Exercise details: Below is a listing; restate from it, character for character, the lines beginning at the line holding "stud = slab(stud_outline(0), spring_bottom" and ending at the line holding "for node in", both included.

——————————

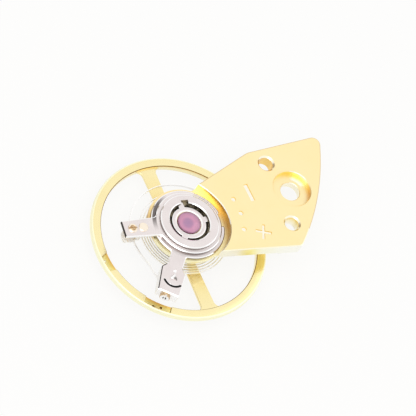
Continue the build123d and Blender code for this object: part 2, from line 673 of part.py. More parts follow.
def stud_angle():
    """The stud's direction from the balance axis, in degrees."""
    centre = stud_centre()
    return degrees(atan2(centre.Y, centre.X))


def stud_outline(gap):
    """The stud's three-sided section, grown by a gap, with one flat facing the screw."""
    centre = stud_centre()
    section = RegularPolygon(STUD_RADIUS + gap, 3)
    section = fillet(section.vertices(), STUD_ROUND)
    return Pos(centre.X, centre.Y) * Rot(Z=CARRIER_ANGLE + 180) * section


def carrier_plate():
    """The split ring, neck and head of the stud carrier, as a flat outline."""
    neck = NECK_WIDTH / 2
    head = HEAD_WIDTH / 2
    straight = [(0, neck), (NECK_END, neck), (HEAD_START, head), (HEAD_END, head)]
    tapered = [*straight[:-1], (HEAD_END, head - HEAD_TAPER)]
    corners = [along(CARRIER_ANGLE, forward, aside) for forward, aside in straight]
    corners += [along(CARRIER_ANGLE, forward, -aside) for forward, aside in reversed(tapered)]
    split = sector(CARRIER_RADIUS + CUT_OVERRUN, CARRIER_GAP_START, CARRIER_GAP_END)
    return Circle(CARRIER_RADIUS) - split + make_face(Polyline(*corners, close=True))


def stud_carrier():
    """The lower steel ring and its arm, whose thick head holds the stud."""
    plate = carrier_plate() - Circle(ring_bore)
    gap_ends = [polar(CARRIER_RADIUS, CARRIER_GAP_START), polar(CARRIER_RADIUS, CARRIER_GAP_END)]
    plate = fillet(corners_near(plate, gap_ends), CARRIER_TIP_ROUND)
    carrier = slab(plate, carrier_bottom, carrier_top)
    side = HEAD_WIDTH / 2
    head = [(HEAD_START, side), (HEAD_END, side), (HEAD_END, HEAD_TAPER - side), (HEAD_START, -side)]
    corners = [along(CARRIER_ANGLE, forward, aside) for forward, aside in head]
    carrier += slab(make_face(Polyline(*corners, close=True)), head_bottom, carrier_top)
    carrier -= slab(stud_outline(SEAT_GAP), head_bottom - CUT_OVERRUN, carrier_top + CUT_OVERRUN)
    centre = stud_centre()
    half = CARRIER_SLOT_SPAN / 2
    outer = CARRIER_SLOT_RADIUS + CARRIER_SLOT_WIDTH / 2
    slot = sector(outer, CARRIER_ANGLE - half, CARRIER_ANGLE + half)
    slot -= Circle(CARRIER_SLOT_RADIUS - CARRIER_SLOT_WIDTH / 2)
    slot = Pos(centre.X, centre.Y) * slot
    carrier -= slab(slot, carrier_top - CARRIER_SLOT_DEPTH, carrier_top + CUT_OVERRUN)
    return carrier - screw_shank(STUD_SCREW_RADIUS + SEAT_GAP, HEAD_END + CUT_OVERRUN)


def screw_plane(place):
    """The plane across the stud screw's axis at a distance from the balance axis."""
    foot = polar(place, CARRIER_ANGLE)
    return Plane(origin=(foot.X, foot.Y, stud_screw_height), z_dir=polar(1, CARRIER_ANGLE))


def screw_shank(radius, end):
    """A round bar on the stud screw's axis, from the stud's flat to a distance from the balance axis."""
    start = STUD_PLACE + (STUD_RADIUS + SEAT_GAP) / 2
    return screw_plane(start) * Cylinder(radius, end - start, align=ON_BASE)


def stud_screw():
    """The screw in the end of the carrier's head that clamps the stud."""
    seat = screw_plane(HEAD_END)
    head = seat * Cylinder(STUD_SCREW_HEAD_RADIUS, STUD_SCREW_HEAD, align=ON_BASE)
    slot = seat * Pos(0, 0, STUD_SCREW_HEAD) * Box(
        STUD_SCREW_HEAD_RADIUS * 2 + CUT_OVERRUN, STUD_SCREW_SLOT, STUD_SCREW_HEAD)
    return screw_shank(STUD_SCREW_RADIUS, HEAD_END) + head - slot


def hairspring_stud():
    """The three-sided stud, slit for the end of the spring."""
    stud = slab(stud_outline(0), spring_bottom - STUD_DROP, carrier_top + STUD_PROUD)
    centre = stud_centre()
    slit = Pos(centre.X, centre.Y) * Rot(Z=stud_angle()) * Rectangle(
        SPRING_THICKNESS + STUD_SLIT_GAP * 2, STUD_RADIUS * 2 + CUT_OVERRUN)
    return stud - slab(slit, spring_bottom - STUD_SLIT_GAP, spring_top + STUD_SLIT_GAP)


NODES = {
    "balance_cock": balance_cock,
    "shock_block": shock_block,
    "shock_spring": shock_spring,
    "jewel_setting": jewel_setting,
    "cap_jewel": cap_jewel,
    "hole_jewel": hole_jewel,
    "regulator_index": regulator_index,
    "curb_pin": curb_pin,
    "regulator_key": regulator_key,
    "stud_carrier": stud_carrier,
    "hairspring_stud": hairspring_stud,
    "stud_screw": stud_screw,
    "hairspring": hairspring,
    "hairspring_collet": hairspring_collet,
    "balance_wheel": balance_wheel,
    "balance_staff": balance_staff,
    "impulse_roller": impulse_roller,
    "safety_roller": safety_roller,
    "impulse_jewel": impulse_jewel,
}

os.makedirs("parts", exist_ok=True)
for node, build in NODES.items():
    export_step(build(), f"parts/{node}.step")
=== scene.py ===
"""Looks of a watch balance with its cock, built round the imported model."""

import math

import bmesh
import bpy
from mathutils import Matrix, Vector


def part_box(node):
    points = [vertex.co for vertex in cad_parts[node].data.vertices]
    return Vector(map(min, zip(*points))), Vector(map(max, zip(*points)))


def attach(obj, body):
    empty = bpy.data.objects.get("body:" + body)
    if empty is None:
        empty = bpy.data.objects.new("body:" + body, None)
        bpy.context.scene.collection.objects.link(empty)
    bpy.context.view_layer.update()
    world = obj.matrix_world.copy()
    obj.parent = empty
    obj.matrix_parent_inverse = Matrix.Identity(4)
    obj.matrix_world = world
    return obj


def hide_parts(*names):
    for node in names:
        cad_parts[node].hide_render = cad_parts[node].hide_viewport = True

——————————

Final answer:
    stud = slab(stud_outline(0), spring_bottom - STUD_DROP, carrier_top + STUD_PROUD)
    centre = stud_centre()
    slit = Pos(centre.X, centre.Y) * Rot(Z=stud_angle()) * Rectangle(
        SPRING_THICKNESS + STUD_SLIT_GAP * 2, STUD_RADIUS * 2 + CUT_OVERRUN)
    return stud - slab(slit, spring_bottom - STUD_SLIT_GAP, spring_top + STUD_SLIT_GAP)


NODES = {
    "balance_cock": balance_cock,
    "shock_block": shock_block,
    "shock_spring": shock_spring,
    "jewel_setting": jewel_setting,
    "cap_jewel": cap_jewel,
    "hole_jewel": hole_jewel,
    "regulator_index": regulator_index,
    "curb_pin": curb_pin,
    "regulator_key": regulator_key,
    "stud_carrier": stud_carrier,
    "hairspring_stud": hairspring_stud,
    "stud_screw": stud_screw,
    "hairspring": hairspring,
    "hairspring_collet": hairspring_collet,
    "balance_wheel": balance_wheel,
    "balance_staff": balance_staff,
    "impulse_roller": impulse_roller,
    "safety_roller": safety_roller,
    "impulse_jewel": impulse_jewel,
}

os.makedirs("parts", exist_ok=True)
for node, build in NODES.items():
    export_step(build(), f"parts/{node}.step")
=== scene.py ===
"""Looks of a watch balance with its cock, built round the imported model."""

import math

import bmesh
import bpy
from mathutils import Matrix, Vector


def part_box(node):
    points = [vertex.co for vertex in cad_parts[node].data.vertices]
    return Vector(map(min, zip(*points))), Vector(map(max, zip(*points)))


def attach(obj, body):
    empty = bpy.data.objects.get("body:" + body)
    if empty is None:
        empty = bpy.data.objects.new("body:" + body, None)
        bpy.context.scene.collection.objects.link(empty)
    bpy.context.view_layer.update()
    world = obj.matrix_world.copy()
    obj.parent = empty
    obj.matrix_parent_inverse = Matrix.Identity(4)
    obj.matrix_world = world
    return obj


def hide_parts(*names):
    for node in names:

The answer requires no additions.